Sunday 11th October marks the 5th International Day of the Girl Child which was initiated by the UN in 2011 to recognize girls’ rights and the unique challenges girls face around the world.
We have launched a number of initiatives which support girls and young women in the UK, from our pioneering work ‘Rewind&Reframe’ which provided a platform for girls and young women to challenge media sexism and included social media apps, a blog, parliamentary lobbying and campaigning work run by and for girls and young women, to our ongoing work to tackle FGM in the UK, an issue which affects thousands of young women nationally. Young women across the UK have been a massive voice in the campaign to end FGM and we are delighted to have been able to nurture that talent and emerging passion for the rights of girls and women here in the UK.
International Day of the Girl Child is an opportunity to highlight how far we still have to come in the UK in terms of gender equality and provoke discussion around the changes we need to make now to ensure that young women across the UK don’t experience the same inequalities as the women who have gone before them.
At Rosa we believe girls and young women need to educate us all on the solutions for the problems they face, whether that’s FGM, poor body image, sexual harassment or the pushing of girls into ‘female’ subjects and careers. The International Day of the Girl Child is an excellent opportunity to reflect on the needs of the next generation, to make sure their voices are heard and to hear how we can best support them. It is also an opportune time to reflect on the need for greater investment in girls here in the UK.

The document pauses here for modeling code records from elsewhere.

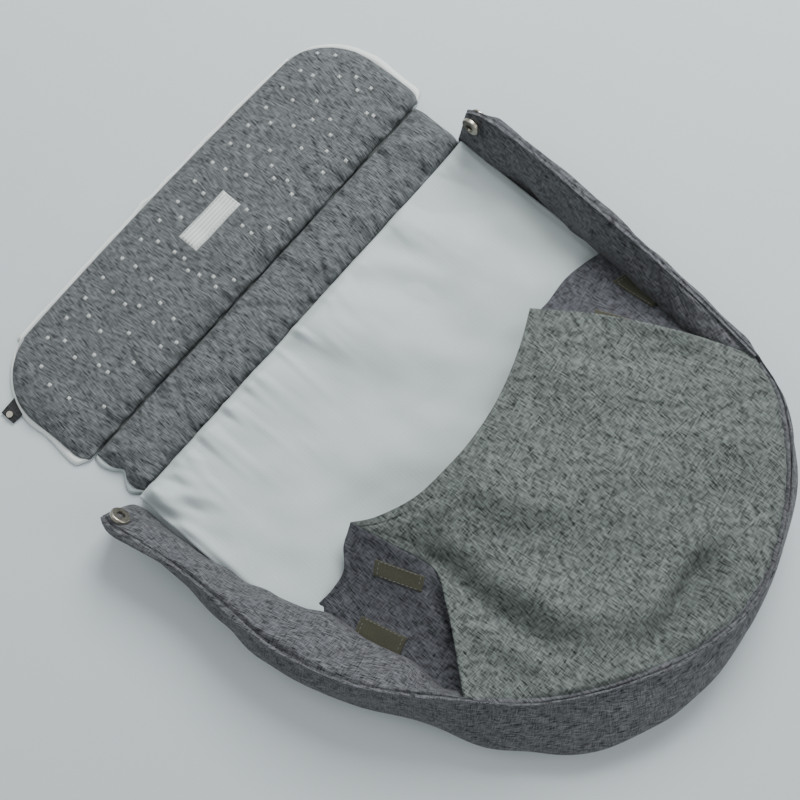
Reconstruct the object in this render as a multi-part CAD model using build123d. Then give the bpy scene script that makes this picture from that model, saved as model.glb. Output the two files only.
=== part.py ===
"""Apron for a pram carrycot, turned inside out and lying open on its outer face.

The head end points to +Y and the foot end to -Y.  The padded base carries a white lining, two padded
side walls and a padded foot wall stand up round it, a foot pouch is sewn across the foot wall, and a
quilted collar (a narrow strip and a wide flap) lies opened out flat beyond the head end.
All sizes are in millimetres.  The origin is under the middle of the whole outline, on the floor.
"""
from build123d import *
import math
import os

# ---- overall outline ----
body_width = 420.0          # full width of the foot curve at its widest
body_length = 395.0         # seam at the collar to the tip of the foot
strip_depth = 48.0          # collar strip, from the body seam to the quilting seam
flap_depth = 102.0          # collar flap, from the quilting seam to its outer edge
flap_width = 390.0          # collar flap, over its piping
widest_from_seam = 100.0    # where the foot curve starts to draw in
foot_fullness = 2.2         # exponent of the foot curve: 2 is an ellipse, more is squarer

# ---- cloth ----
cloth = 1.0                 # outer fabric, facings and linings
base_wadding = 5.0          # wadding under the lining
fold_gap = 0.6              # slit between two pieces that a fold joins
layer_ease = 0.3            # between pieces that are only stitched along an edge
wadding_ease = 0.2          # round the wadding in the curved foot wall

# ---- side walls ----
wall_thickness = 8.0        # padded wall, cover to facing
wall_height = 45.0          # from the fold's axis to the middle of the padded rim
left_lean = 35.0            # degrees outward from upright
right_lean = 3.0
left_fold_x = 181.0         # from the middle of the body to each wall's fold axis
right_fold_x = 191.0
wall_beyond_seam = 6.0      # the wall tips reach past the collar seam by this much
tip_radius = 18.0           # rounding of each tip
wall_split_from_seam = 170.5  # where the folding wall ends and the foot wall begins

# ---- foot wall ----
foot_height = 56.0
foot_bulge_height = 25.0    # the wall stands out furthest at this height
foot_bottom_inset = 8.0     # how far the wall draws in at the floor
foot_top_inset = 13.0       # and at its top edge
foot_thickness = 10.0
curve_steps = 12            # points that shape the foot curve
overshoot = 12.0            # how far a cutting shape runs past what it cuts

# ---- foot pouch ----
pouch_hinge_from_seam = 272.5  # the loose front half folds back about this line
pouch_cloth = 1.2
mouth_half_width = 100.0
mouth_from_seam = 132.5     # the two front corners
mouth_dip = 28.0            # how far the mouth curves back between them
side_ease = 3.0             # from the pouch to the foot wall, at the hinge line
hem_width = 8.0
binding_overlap = 7.0       # how far the binding lies over the pouch
binding_ease = 1.0          # from the wall's outer edge to the binding
binding_clear = 6.0         # from the pouch's hinge line to the binding's ends

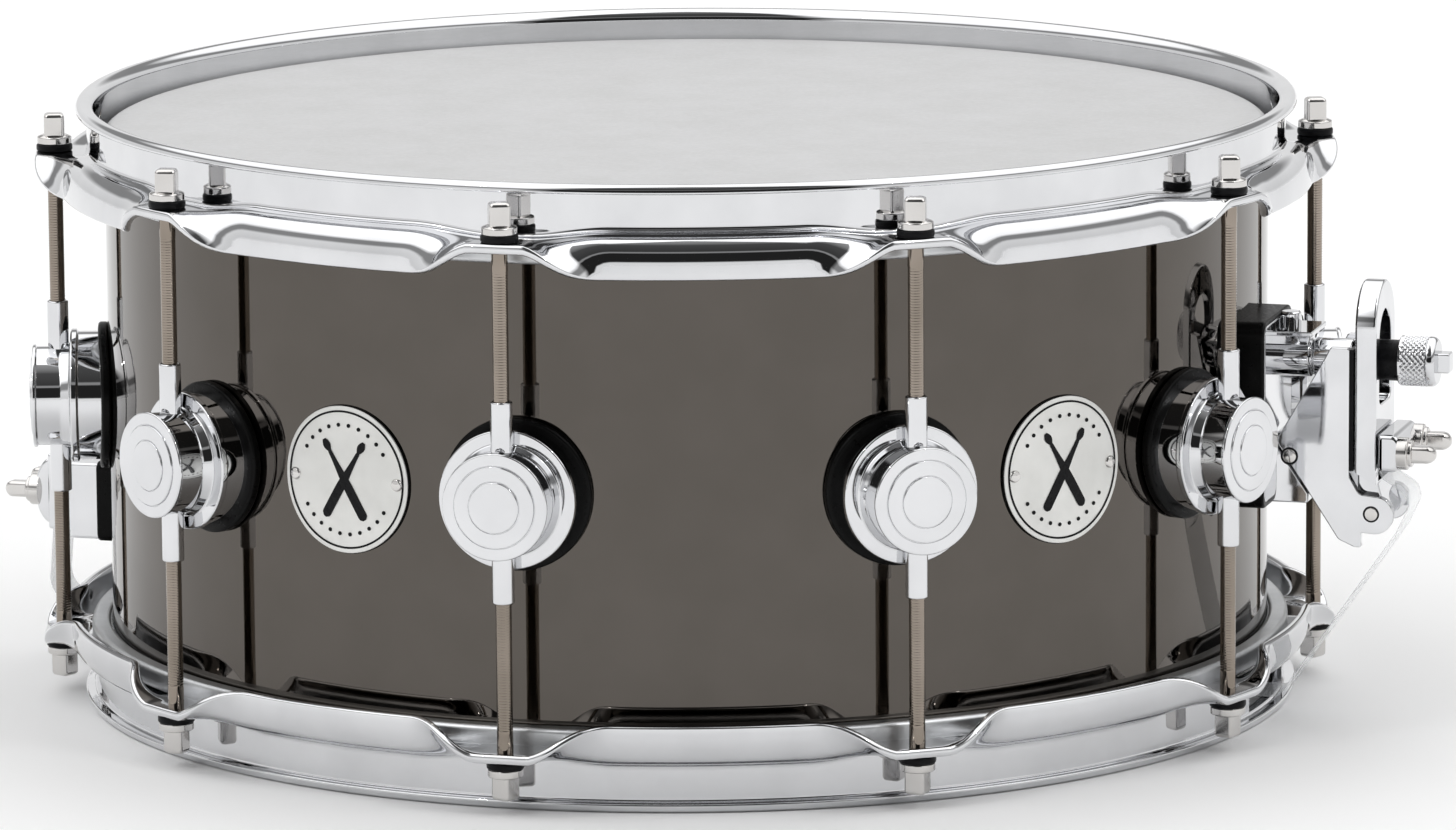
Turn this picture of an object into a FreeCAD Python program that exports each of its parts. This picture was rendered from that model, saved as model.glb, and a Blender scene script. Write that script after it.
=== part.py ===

One way Rosa is investing in the future of girls in the UK is through the Tackling FGM Initiative. The Tackling FGM Initiative has invested £2.8 million in grass-roots preventive work to reduce the risk to girls and young women in the UK of undergoing female genital mutilation. FGM is a significant issue affecting young women in the UK today. Unlike other types of violence against women and girls and child abuse, FGM is usually committed out of the genuine belief that it is for the benefit of the girl child. Girls affected by FGM often experience no other form of abuse and come from loving families.
There is no ‘one size fits all’ approach to ending FGM. The practice survives in different cultures and communities for a variety of reasons and for different justifications. Rosa believes that any successful approach to ending FGM must engage local people from affected communities and more broadly. Throughout the course of the Tackling FGM Initiative, Rosa has supported work which engages young women in the campaign, and they have been some of the most vocal advocates for the rejection of FGM.
One of the projects we have supported, Intergrate Bristol , has used an empowering approach to work with young people and the wider community of those affected by FGM. The organisation aims to give young people a voice, a platform for expressing their views and ideas, and runs projects and workshops to help young people explore issues of concern, using discussion, research, campaigning and creative projects. Their programme includes peer education workshops delivered in schools and colleges, as well as the development of a lesson plan for use within education settings.
As a result of their work, young people report that FGM is no longer a taboo issue in Bristol and is discussed openly, resulting in a collective demand to end the practice. For the members of Integrate Bristol, they are already looking to the new ways to spread the word and bring about positive change.
We hope that on the International Day of the Girl Child the commitment by the global community to realising the potential of adolescent girls will translate into greater funding for organisations in the UK which are working directly with girls and young women.
When properly supported young women can be huge voices for change and can lead the way in challenging our culture in which sexism thrives.